Is This All Too Little, Too Late?

Curbelo enlisted economists and modeling experts from Columbia University and Resources for the Future to analyze the effectiveness of his approach, and in a sense, they gave it good reviews.

They concluded that it would allow the United States to exceed President Obama's commitments for a first round of emissions reductions under the Paris climate agreement—pledges that Trump has since renounced. And they found that it could be done at only a modest penalty to economic growth, with benefits exceeding the costs.

But beyond the relatively short term, one shouldn't exaggerate the contribution the bill would make to solving the global warming problem. Charles Komanoff of the Carbon Tax Center called it "underwhelming."

By 2020, the year Curbelo's bill supposedly would take effect, signatories to the Paris treaty are supposed to present new, even more ambitious emissions reduction targets. Scientists say that to meet the Paris treaty's overarching goals, net emissions from energy need to reach zero early in the second half of this century. The sooner the better, they say.

Many will call the carbon tax starting point of $24 a ton too low. The competing Republican proposal outlined by lobbyists and luminaries said that a "sensible" starting point would be $40 a ton, with gradual escalation.

In Congress, tax bills only project their impacts 10 years into the future. That's one reason Curbelo's only extends to 2030. While it might do nicely at meeting modest, short-term climate goals set a few years ago, modeling does not show it sparking an energy transformation of the kind the climate crisis demands.
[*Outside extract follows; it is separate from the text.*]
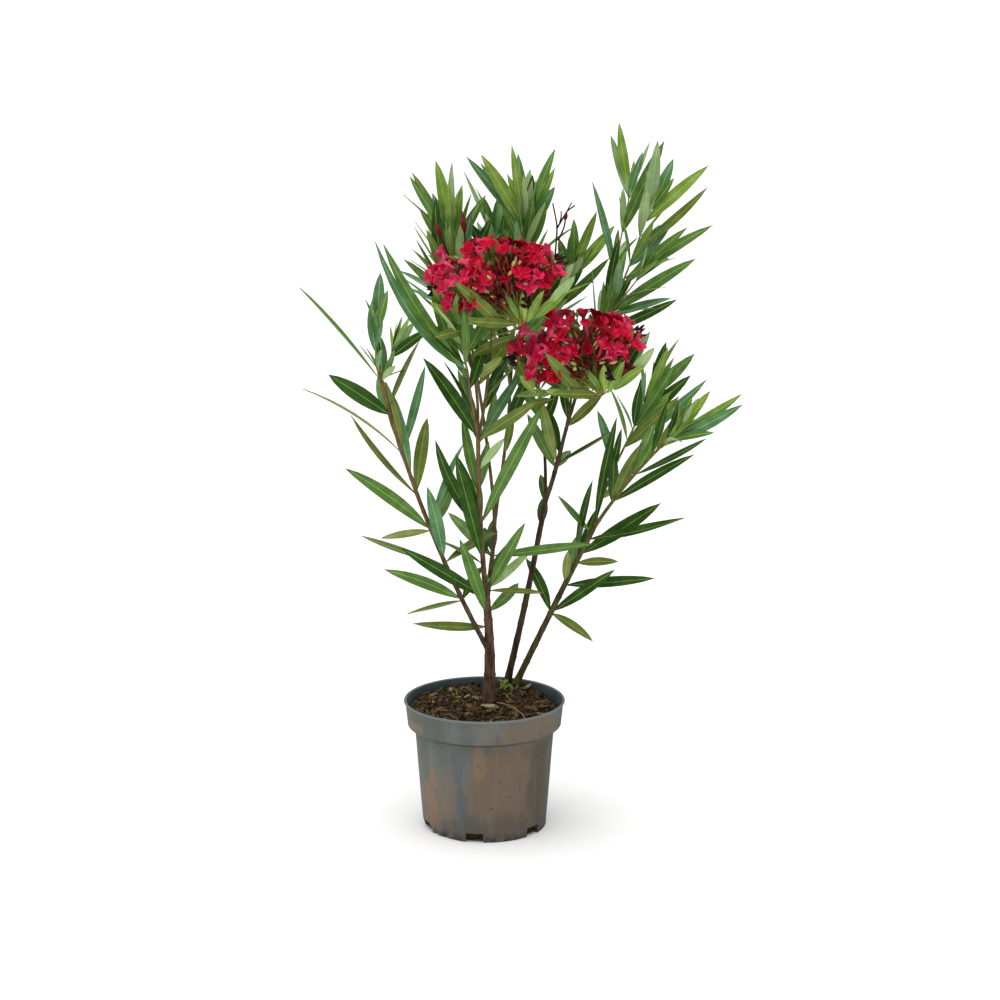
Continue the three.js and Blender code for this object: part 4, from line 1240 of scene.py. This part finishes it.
def add_head(head, blossom, stalks, leaves, draw):
    """A flower head, front and rear. The further out a place is, the more it is lifted."""
    for side, fork in ((-1, head.at(*FORK)), (1, head.at(*REAR_FORK))):
        feet = []
        for across, up, shade_name in BLOOMS:
            depth = dome_depth(across, up)
            spot = head.at(across, side * depth, up + DOME["lift"] * depth)
            feet.append(add_bloom(blossom, stalks, head, spot, shade_name, draw))
        for across, up, length, tint in BUDS * BUD_LAYERS:
            depth = dome_depth(across, up) * draw.uniform(0.45, 1.0)
            aside, above = draw.uniform(-7, 7), draw.uniform(-7, 5)
            spot = head.at(across + aside, side * depth, up + DOME["lift"] * depth + above)
            feet.append(add_bud(stalks, head, spot, length, tint, draw))
        add_truss(stalks, fork, feet, draw)
        for foot, deep, up, lean, toward, length, roll, shade_name in HEAD_LEAVES:
            base = head.at(foot, side * deep, up)
            direction = leaning(lean, toward)
            direction.y *= -side
            facing = facing_of(roll, direction)
            facing.y *= -side
            add_leaf(leaves, Leaf(base, direction, facing, length * MM, draw), shade_name)
    add_crown(head, blossom, stalks, draw)
    foot, fork = head.branch.point(0.72), head.at(*FORK)
    add_stalk(stalks, [foot, foot.lerp(fork, 0.6) - UP * 4 * MM, fork], 3.2, BUD_NUMBER["olive"])
    add_stalk(stalks, [head.branch.point(0.78), head.at(*REAR_FORK)], 3.2, BUD_NUMBER["olive"])


def petal_material(name, first, second, veins):
    """A petal with streaks of a paler pink and a soft sheen."""

    def paint(tree):
        patches = use(tree, PATCHES, Scale=90.0, Soft=0.2)
        streaks = use(tree, PATCHES, Scale=240.0, Rise=0.4, Level=0.62, Soft=0.08)
        return overlay(tree, mix(tree, patches, first, second), streaks, 0.4, veins)

    return new_material(name, paint, 0.5, 0.08, 500.0, 0.0003)


HEADS = (("left_flower_head", "front_flower_branch"), ("right_flower_head", "right_flower_branch"))


def add_spent_stalks(stalks, head):
    """The spent stalks of last year's flowers, with a few dry pods."""
    for points, thickness in SPENT_STALKS:
        add_stalk(stalks, [head.at(*p) for p in points], thickness, BUD_NUMBER["black"])
    for place, reach, thick in SPENT_PODS:
        start = head.at(*place)
        radii = (1, thick, thick * 0.8, 0.4)
        add_round(stalks, TUBE_SHAPE, start, start + Vector(reach) * MM, radii, BUD_NUMBER["maroon"])


def make_heads(leaf_shades):
    petals = []
    for shade_name, (first, second, back) in PETAL_SHADES.items():
        petals.append(petal_material(shade_name + "_petal_face", first, second, back))
        petals.append(petal_material(shade_name + "_petal_back", second, back, back))
    buds = [mottled(name + "_bud", *pair, 0.55, 200.0, 0.1) for name, pair in BUD_SHADES.items()]
    for number, (node, branch) in enumerate(HEADS):
        draw = random.Random(300 + number)
        head = Head(node, branch)
        blossom, stalks, leaves = Batch(), Batch(), Batch()
        add_head(head, blossom, stalks, leaves, draw)
        if number == 0:
            add_spent_stalks(stalks, head)
        side = node.split("_")[0]
        add_piece(side + "_blossom", blossom.finish(), petals, [node])
        add_piece(side + "_flower_stalks", stalks.finish(), buds)
        add_piece(side + "_head_leaves", leaves.finish(), leaf_shades)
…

And that's if it can be enacted at all. There is almost no visible Republican support for this or any other carbon tax bill—the House voted to disavow carbon taxes a few days before Curbelo released his plan. Unless a carbon tax bill is miraculously passed before the election of 2020, there's no way to say whether Democrats or Republicans will be in charge of the stables when the real horse trading occurs.